**Modeling code records:**
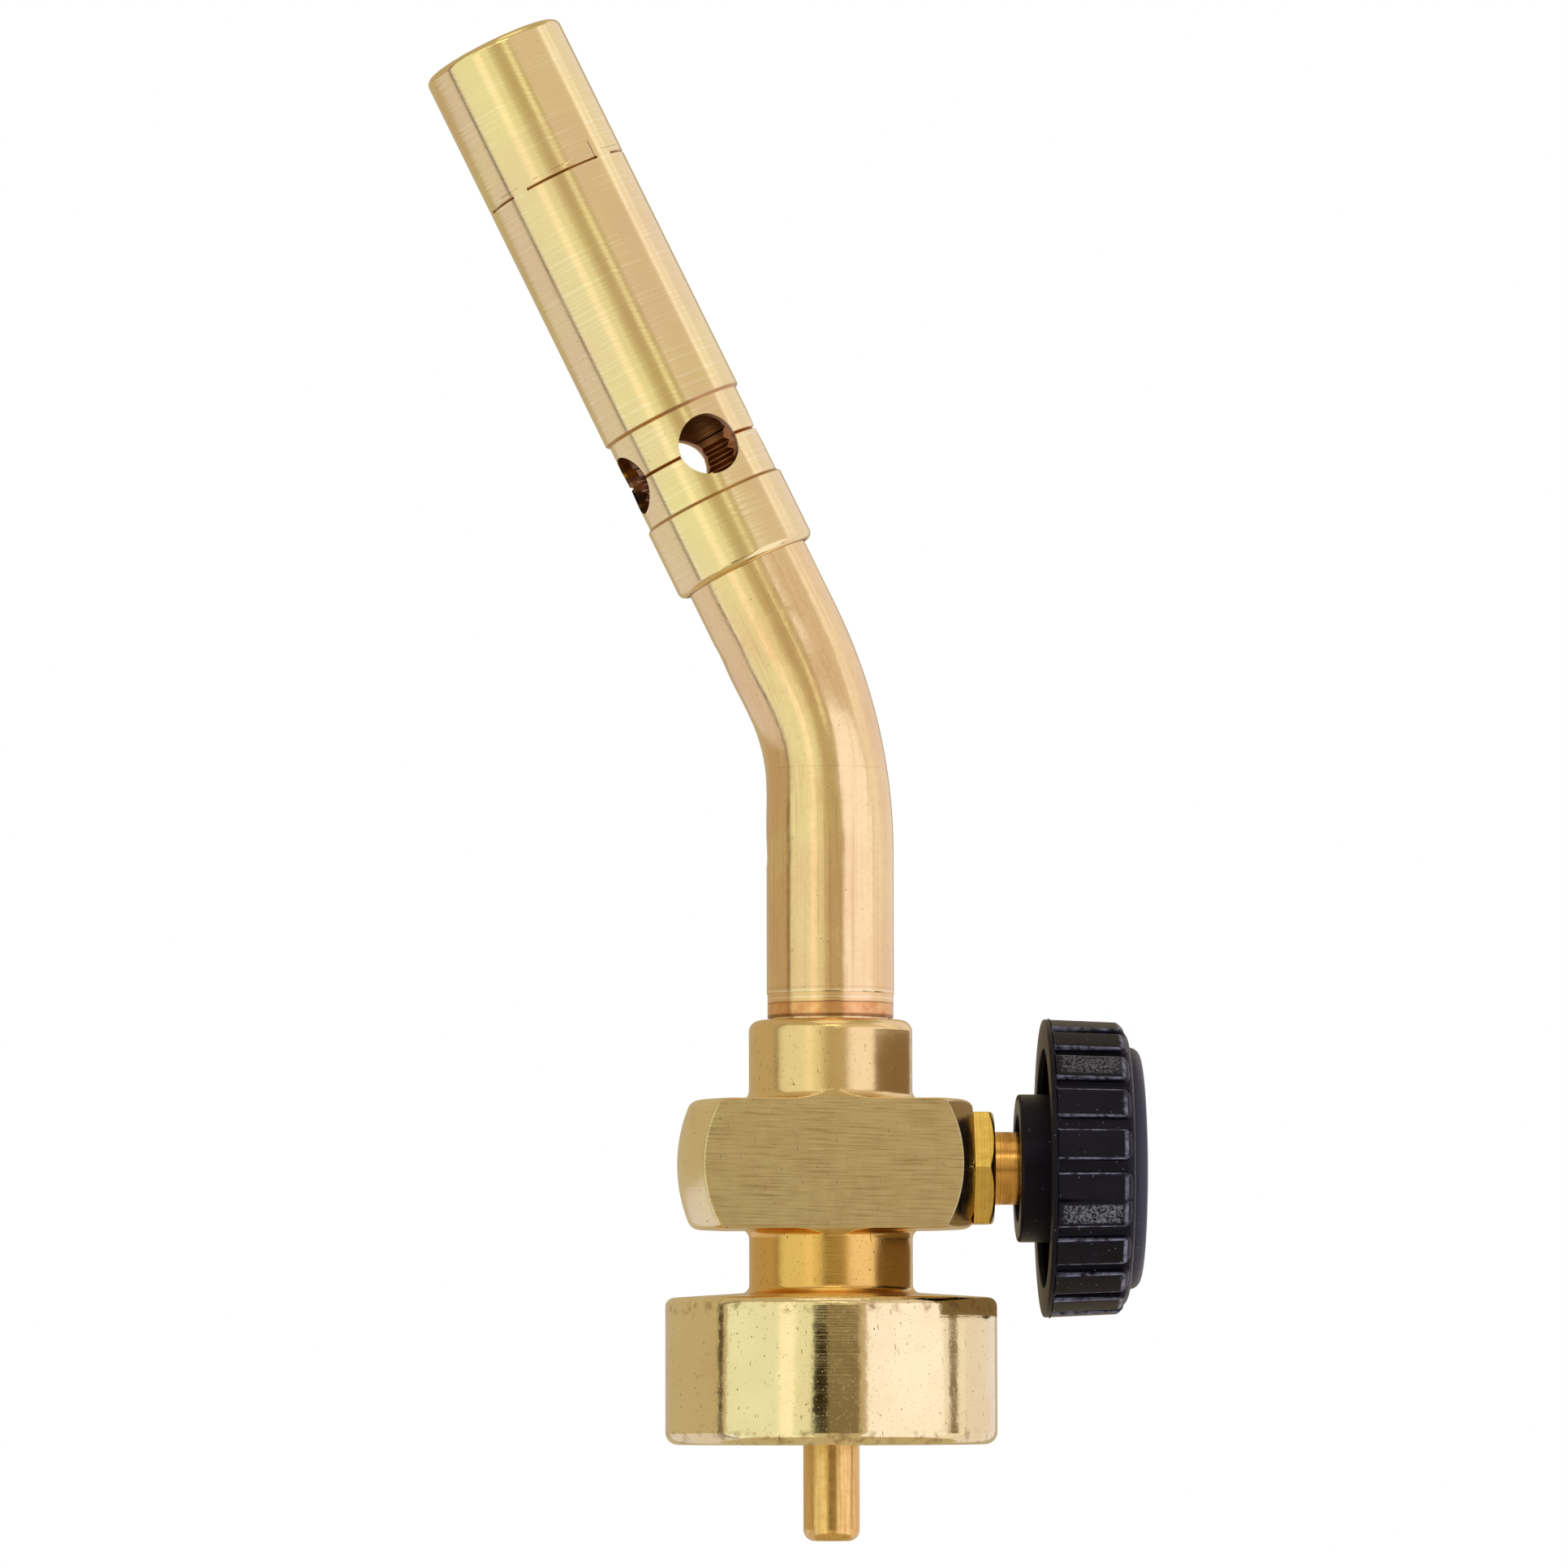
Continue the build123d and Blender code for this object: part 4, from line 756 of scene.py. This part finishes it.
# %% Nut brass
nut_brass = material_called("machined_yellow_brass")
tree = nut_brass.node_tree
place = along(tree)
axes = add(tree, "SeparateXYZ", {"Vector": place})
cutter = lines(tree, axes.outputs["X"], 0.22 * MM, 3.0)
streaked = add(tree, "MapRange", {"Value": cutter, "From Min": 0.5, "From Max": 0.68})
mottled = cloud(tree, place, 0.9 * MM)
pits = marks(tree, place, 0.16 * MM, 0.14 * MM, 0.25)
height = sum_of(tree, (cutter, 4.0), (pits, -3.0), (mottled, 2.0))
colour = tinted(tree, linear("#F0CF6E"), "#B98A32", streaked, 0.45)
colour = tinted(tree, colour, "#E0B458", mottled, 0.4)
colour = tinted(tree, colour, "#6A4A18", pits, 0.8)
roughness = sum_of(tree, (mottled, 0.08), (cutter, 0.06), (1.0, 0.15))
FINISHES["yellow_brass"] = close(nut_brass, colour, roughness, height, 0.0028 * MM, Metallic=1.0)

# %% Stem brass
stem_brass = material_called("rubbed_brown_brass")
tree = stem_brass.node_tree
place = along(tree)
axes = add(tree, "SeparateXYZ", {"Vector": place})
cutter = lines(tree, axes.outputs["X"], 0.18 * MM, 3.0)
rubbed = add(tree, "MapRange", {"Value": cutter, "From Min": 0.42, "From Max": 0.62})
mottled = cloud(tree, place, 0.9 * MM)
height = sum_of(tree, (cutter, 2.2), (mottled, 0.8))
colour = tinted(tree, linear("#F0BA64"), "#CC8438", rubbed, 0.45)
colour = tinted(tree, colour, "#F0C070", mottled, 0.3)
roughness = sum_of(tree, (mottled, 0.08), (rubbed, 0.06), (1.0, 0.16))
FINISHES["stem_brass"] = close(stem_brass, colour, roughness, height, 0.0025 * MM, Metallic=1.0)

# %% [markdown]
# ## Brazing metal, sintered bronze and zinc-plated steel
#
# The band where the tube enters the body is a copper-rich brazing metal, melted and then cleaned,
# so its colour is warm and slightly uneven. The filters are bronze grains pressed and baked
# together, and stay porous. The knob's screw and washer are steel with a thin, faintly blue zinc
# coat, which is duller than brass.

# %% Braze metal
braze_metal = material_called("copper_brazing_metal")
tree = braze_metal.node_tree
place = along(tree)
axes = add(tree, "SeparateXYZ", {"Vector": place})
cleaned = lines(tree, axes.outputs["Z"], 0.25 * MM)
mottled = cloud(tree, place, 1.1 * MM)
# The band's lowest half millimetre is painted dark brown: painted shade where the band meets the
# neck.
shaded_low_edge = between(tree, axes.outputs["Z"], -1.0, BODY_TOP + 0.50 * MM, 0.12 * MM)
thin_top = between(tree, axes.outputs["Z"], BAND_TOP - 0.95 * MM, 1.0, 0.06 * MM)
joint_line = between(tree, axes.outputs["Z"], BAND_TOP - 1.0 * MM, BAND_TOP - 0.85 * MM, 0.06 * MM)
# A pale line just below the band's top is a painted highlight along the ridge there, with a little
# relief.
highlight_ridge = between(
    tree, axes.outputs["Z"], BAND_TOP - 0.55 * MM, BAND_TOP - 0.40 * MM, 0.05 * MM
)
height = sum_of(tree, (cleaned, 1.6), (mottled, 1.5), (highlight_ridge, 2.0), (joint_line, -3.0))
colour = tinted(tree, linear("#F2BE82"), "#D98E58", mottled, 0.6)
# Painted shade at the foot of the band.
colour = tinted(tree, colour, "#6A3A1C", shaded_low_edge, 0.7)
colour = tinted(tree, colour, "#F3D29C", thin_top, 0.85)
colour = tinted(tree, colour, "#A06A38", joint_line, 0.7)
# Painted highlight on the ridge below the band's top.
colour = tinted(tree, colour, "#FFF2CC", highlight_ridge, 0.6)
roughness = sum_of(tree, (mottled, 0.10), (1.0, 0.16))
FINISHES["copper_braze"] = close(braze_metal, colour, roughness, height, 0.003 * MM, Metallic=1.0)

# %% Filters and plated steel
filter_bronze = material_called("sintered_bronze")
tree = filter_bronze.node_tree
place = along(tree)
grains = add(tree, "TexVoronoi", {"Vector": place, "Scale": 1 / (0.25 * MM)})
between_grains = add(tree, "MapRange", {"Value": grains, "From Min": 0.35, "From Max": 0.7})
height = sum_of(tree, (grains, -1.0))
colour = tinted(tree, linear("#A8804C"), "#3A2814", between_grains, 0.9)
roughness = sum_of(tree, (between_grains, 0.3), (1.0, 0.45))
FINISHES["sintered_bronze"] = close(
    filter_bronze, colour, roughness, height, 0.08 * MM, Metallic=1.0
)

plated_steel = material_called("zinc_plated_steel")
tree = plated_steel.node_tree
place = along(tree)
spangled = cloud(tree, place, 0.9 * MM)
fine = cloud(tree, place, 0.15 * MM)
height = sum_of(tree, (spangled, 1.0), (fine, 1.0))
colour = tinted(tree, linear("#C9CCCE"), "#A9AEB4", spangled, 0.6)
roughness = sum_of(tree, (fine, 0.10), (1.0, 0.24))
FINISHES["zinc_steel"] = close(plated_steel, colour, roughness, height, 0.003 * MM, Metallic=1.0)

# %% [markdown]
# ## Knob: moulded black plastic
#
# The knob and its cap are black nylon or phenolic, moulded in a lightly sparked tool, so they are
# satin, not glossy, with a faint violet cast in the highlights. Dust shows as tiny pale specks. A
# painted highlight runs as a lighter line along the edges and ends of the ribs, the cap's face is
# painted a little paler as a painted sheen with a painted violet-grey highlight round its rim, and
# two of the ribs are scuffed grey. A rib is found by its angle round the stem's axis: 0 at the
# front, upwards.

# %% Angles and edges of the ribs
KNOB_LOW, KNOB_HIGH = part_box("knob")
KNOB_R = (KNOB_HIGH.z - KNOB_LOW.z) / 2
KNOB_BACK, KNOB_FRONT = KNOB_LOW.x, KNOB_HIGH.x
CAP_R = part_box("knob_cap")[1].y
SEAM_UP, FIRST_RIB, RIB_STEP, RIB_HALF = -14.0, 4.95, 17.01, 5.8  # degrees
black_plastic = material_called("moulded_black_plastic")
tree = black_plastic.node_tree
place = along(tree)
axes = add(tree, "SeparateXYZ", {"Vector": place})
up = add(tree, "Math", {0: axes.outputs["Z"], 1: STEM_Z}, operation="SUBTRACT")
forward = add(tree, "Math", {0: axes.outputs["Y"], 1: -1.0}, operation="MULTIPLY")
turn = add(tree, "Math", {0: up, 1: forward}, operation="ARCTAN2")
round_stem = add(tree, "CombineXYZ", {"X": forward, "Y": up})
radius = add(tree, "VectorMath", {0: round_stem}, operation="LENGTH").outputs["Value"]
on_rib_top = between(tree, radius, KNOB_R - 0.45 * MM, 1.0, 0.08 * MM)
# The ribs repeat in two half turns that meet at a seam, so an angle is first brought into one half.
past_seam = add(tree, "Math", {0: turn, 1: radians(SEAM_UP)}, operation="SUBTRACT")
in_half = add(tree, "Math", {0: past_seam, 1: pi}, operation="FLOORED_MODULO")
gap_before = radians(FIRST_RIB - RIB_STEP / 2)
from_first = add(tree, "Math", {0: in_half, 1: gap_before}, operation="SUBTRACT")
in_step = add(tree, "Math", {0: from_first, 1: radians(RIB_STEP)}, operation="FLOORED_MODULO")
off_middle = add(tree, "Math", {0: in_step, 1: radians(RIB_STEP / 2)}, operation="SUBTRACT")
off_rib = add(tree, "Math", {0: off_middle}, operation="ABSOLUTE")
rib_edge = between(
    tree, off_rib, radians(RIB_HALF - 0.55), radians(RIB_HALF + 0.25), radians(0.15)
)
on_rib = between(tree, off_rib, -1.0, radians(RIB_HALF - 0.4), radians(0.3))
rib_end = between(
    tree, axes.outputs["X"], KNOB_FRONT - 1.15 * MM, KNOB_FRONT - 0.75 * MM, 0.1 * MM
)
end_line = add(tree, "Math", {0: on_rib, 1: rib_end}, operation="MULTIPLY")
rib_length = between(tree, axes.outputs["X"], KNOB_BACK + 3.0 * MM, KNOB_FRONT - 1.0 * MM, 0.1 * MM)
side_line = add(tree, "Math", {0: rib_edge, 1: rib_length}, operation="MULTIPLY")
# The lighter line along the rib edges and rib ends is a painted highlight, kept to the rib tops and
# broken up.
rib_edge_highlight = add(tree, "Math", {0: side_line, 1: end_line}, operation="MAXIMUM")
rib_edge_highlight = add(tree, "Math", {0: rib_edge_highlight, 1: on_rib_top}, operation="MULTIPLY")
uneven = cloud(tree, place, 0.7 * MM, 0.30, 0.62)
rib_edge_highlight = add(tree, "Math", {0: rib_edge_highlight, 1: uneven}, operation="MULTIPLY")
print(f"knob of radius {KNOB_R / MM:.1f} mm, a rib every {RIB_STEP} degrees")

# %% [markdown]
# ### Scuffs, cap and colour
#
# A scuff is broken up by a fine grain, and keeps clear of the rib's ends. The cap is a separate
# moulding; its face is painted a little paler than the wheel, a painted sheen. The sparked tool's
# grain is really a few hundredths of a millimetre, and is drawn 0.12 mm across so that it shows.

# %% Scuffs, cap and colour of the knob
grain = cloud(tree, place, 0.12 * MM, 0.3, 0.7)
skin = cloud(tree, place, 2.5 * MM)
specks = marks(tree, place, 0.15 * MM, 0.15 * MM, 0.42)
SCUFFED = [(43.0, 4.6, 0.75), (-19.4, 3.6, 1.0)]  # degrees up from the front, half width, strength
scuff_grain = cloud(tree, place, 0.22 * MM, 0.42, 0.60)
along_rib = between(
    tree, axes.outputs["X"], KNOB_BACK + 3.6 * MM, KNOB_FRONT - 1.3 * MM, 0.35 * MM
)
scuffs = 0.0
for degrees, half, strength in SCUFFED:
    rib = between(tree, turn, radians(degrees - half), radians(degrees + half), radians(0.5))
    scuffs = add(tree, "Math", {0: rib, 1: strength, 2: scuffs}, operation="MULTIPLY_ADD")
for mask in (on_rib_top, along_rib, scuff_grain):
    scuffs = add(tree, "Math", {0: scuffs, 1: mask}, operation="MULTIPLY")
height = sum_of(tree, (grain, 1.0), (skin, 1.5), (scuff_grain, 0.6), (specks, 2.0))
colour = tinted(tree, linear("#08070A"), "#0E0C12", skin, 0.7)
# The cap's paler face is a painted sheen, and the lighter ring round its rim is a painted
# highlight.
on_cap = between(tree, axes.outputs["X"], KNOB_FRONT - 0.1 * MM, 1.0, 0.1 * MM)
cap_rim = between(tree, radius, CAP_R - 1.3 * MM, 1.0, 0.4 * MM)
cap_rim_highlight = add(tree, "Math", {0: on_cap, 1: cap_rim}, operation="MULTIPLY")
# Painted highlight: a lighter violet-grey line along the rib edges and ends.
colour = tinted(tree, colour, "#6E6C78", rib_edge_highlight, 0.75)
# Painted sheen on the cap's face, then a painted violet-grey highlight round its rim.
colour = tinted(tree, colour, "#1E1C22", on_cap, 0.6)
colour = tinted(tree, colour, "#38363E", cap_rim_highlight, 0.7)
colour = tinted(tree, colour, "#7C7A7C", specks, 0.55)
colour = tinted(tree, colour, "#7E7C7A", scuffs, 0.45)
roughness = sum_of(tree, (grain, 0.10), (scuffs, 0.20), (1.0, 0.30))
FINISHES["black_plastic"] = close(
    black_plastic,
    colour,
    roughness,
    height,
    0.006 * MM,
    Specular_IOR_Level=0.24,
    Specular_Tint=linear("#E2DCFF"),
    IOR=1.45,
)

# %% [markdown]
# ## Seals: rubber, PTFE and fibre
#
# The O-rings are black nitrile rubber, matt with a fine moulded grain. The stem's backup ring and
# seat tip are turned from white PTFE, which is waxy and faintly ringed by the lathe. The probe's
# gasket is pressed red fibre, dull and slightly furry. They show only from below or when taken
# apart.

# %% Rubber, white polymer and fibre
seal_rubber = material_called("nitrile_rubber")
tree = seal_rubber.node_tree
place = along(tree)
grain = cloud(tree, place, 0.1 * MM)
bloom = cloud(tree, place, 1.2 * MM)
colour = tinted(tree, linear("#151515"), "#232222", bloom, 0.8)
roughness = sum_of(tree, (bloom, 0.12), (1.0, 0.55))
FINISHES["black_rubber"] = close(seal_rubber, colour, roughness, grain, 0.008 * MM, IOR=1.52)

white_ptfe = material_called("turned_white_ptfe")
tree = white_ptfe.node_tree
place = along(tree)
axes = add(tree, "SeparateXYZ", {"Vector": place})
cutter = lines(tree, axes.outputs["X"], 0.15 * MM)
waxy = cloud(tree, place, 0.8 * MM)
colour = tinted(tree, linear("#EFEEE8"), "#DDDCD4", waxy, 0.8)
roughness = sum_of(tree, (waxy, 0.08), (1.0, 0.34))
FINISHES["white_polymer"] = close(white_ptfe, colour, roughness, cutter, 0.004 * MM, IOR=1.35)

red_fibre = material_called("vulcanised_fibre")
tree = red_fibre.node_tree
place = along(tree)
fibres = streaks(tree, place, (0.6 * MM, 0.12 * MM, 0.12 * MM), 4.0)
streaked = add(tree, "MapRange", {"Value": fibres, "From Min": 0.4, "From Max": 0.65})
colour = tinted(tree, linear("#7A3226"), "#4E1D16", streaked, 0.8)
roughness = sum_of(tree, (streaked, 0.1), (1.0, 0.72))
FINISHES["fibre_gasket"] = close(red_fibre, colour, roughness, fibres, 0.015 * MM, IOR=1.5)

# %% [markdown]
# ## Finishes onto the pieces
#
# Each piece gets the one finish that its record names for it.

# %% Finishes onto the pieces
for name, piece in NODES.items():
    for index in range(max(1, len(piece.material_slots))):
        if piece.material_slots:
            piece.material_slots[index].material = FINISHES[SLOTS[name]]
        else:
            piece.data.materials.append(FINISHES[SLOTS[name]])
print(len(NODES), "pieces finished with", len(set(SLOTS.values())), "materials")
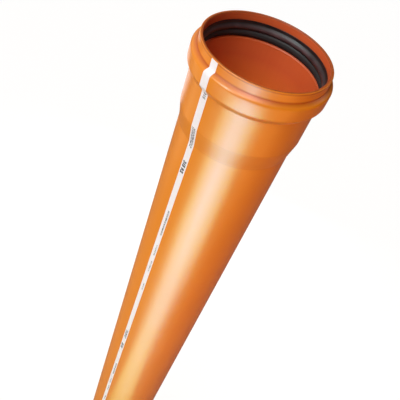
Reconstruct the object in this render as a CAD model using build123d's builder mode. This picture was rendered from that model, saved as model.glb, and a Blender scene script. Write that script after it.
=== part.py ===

**SET EXERCISE:** Transcribe word for word the lines from the one holding "Reconstruct the object" to the last line of the listing above, inclusive.

**RESPONSE TO THIS EXERCISE:**
Reconstruct the object in this render as a CAD model using build123d's builder mode. This picture was rendered from that model, saved as model.glb, and a Blender scene script. Write that script after it.
=== part.py ===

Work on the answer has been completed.